## START

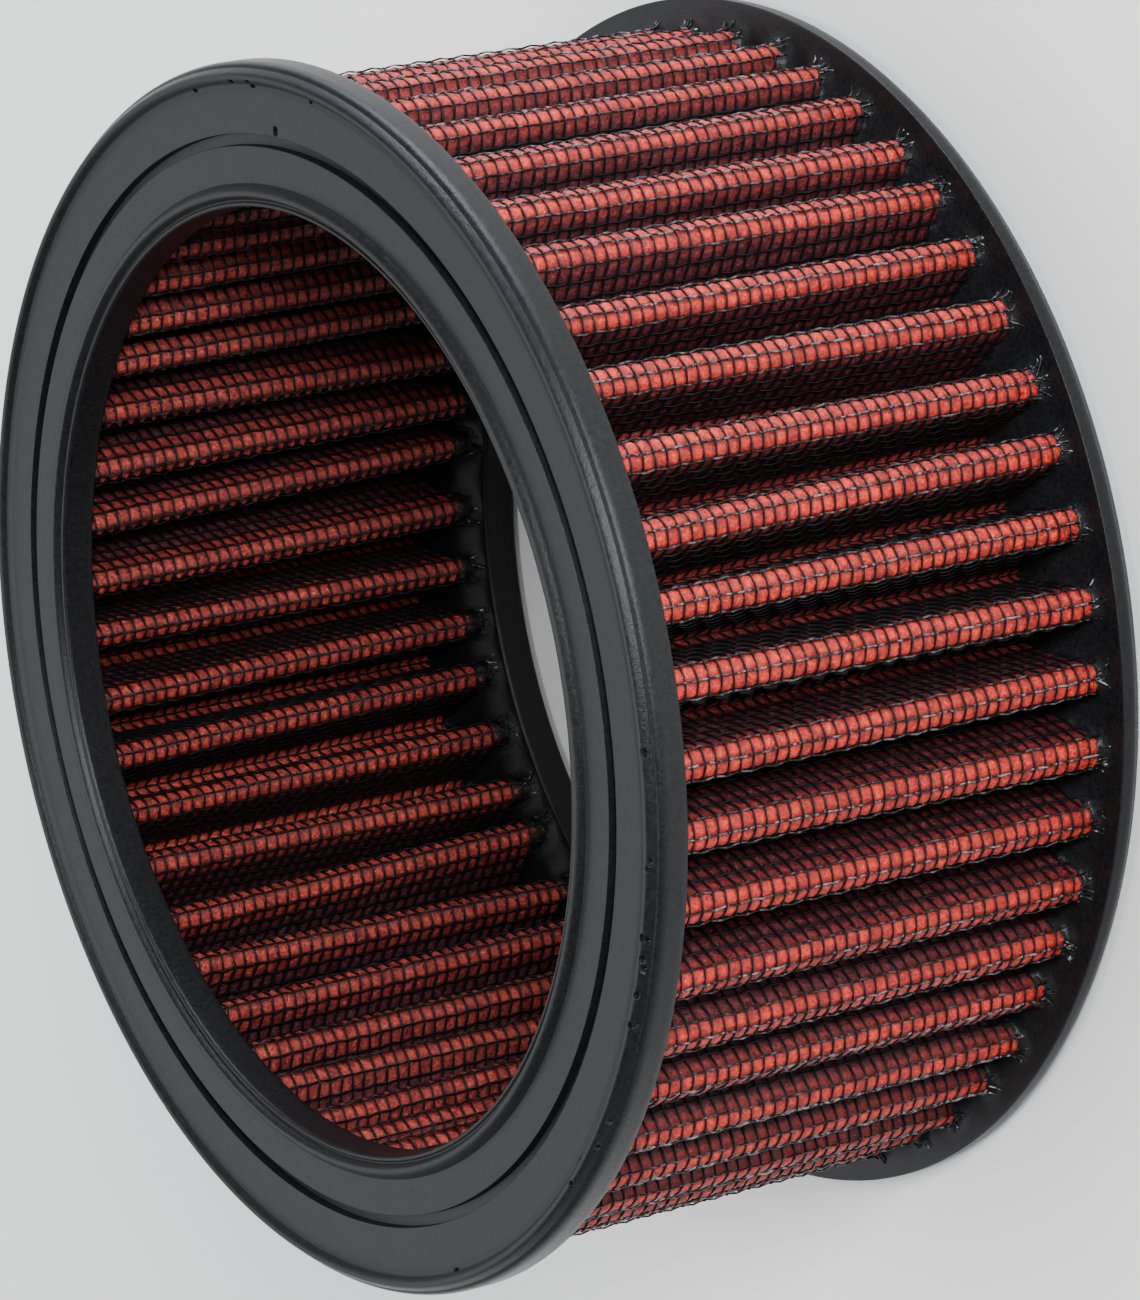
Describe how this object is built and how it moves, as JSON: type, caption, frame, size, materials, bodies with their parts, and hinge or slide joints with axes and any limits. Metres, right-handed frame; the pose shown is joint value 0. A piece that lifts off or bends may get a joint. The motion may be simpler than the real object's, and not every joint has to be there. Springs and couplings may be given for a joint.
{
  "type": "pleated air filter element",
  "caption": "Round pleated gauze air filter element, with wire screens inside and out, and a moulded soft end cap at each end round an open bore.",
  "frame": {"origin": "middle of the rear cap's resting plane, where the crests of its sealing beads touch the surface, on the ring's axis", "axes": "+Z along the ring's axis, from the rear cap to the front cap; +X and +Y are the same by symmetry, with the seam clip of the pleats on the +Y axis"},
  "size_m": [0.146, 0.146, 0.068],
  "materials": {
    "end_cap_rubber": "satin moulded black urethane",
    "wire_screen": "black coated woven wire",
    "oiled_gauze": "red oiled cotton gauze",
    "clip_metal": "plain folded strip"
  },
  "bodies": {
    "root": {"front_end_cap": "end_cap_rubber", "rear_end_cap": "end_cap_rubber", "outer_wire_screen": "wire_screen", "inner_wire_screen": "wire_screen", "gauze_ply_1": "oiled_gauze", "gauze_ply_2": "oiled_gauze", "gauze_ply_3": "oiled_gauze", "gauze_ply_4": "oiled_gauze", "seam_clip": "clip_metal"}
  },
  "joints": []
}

## END
## START

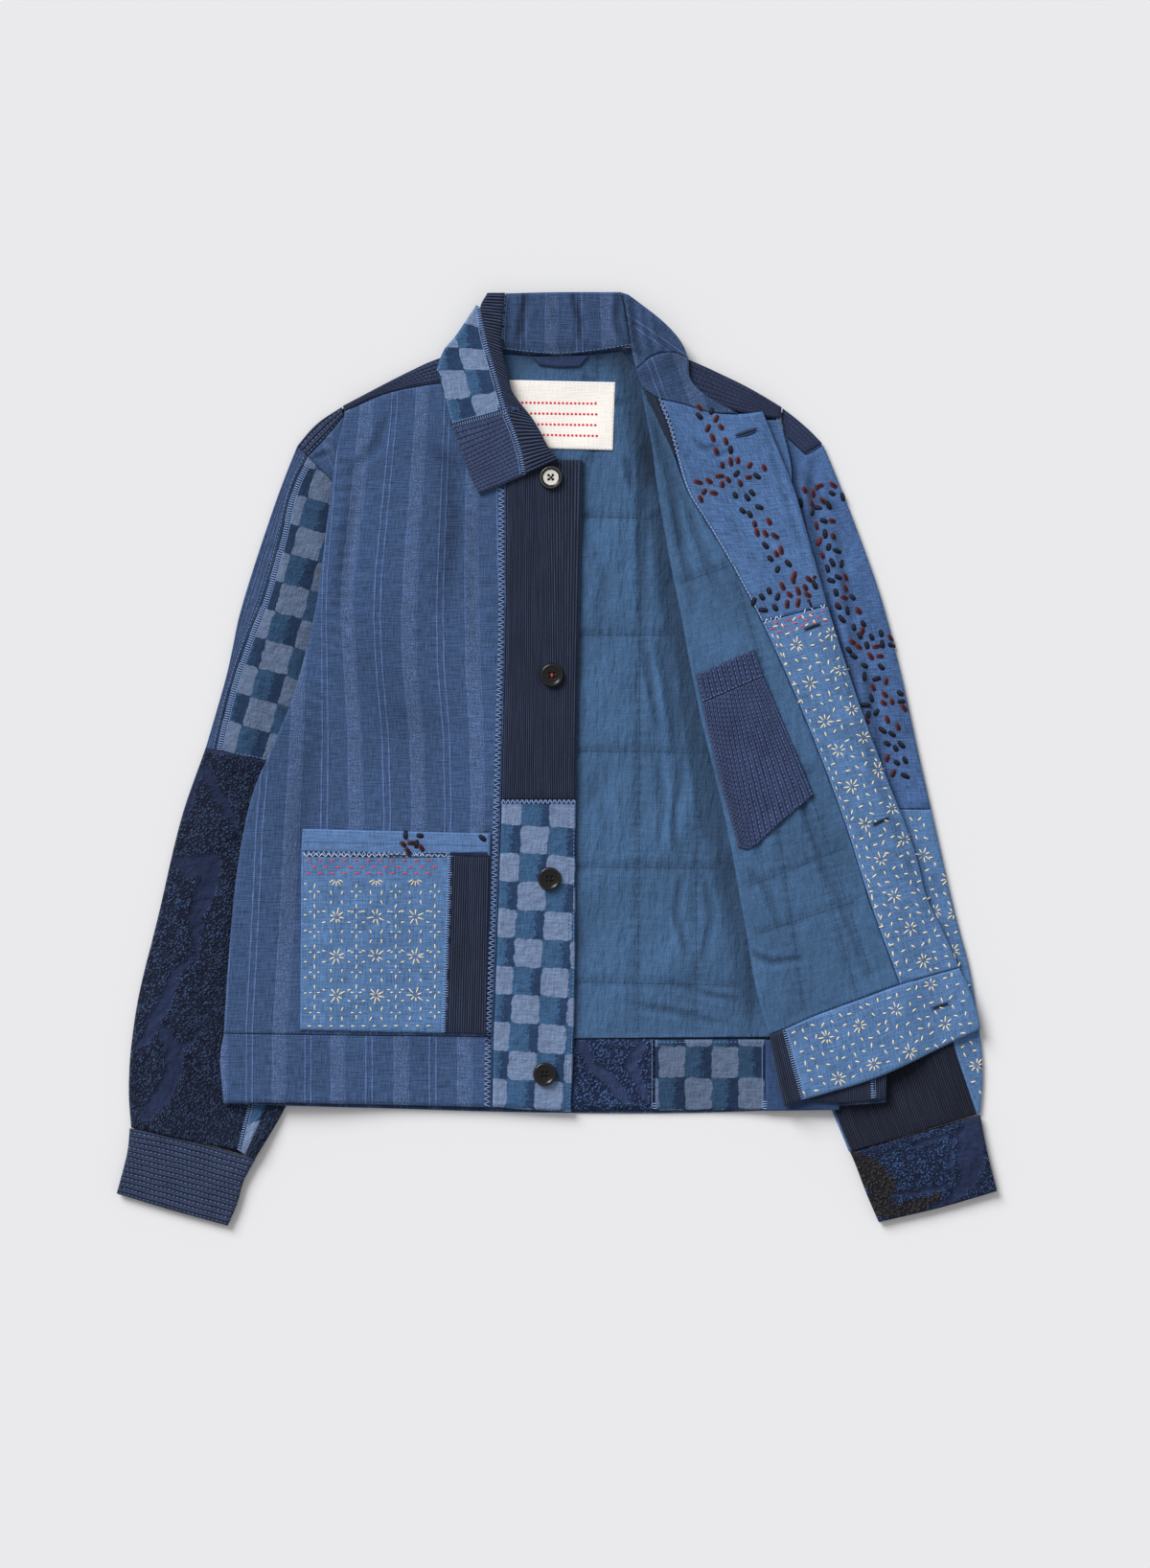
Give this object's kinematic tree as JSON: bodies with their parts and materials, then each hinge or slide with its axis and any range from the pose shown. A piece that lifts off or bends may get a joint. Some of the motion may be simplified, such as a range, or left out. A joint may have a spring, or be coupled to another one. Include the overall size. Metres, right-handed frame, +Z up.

## END

■ **THE TASK**: From the entries above, select each line containing the string "materials".

■ **EXPECTED OUTPUT**:
Describe how this object is built and how it moves, as JSON: type, caption, frame, size, materials, bodies with their parts, and hinge or slide joints with axes and any limits. Metres, right-handed frame; the pose shown is joint value 0. A piece that lifts off or bends may get a joint. The motion may be simpler than the real object's, and not every joint has to be there. Springs and couplings may be given for a joint.
  "materials": {
Give this object's kinematic tree as JSON: bodies with their parts and materials, then each hinge or slide with its axis and any range from the pose shown. A piece that lifts off or bends may get a joint. Some of the motion may be simplified, such as a range, or left out. A joint may have a spring, or be coupled to another one. Include the overall size. Metres, right-handed frame, +Z up.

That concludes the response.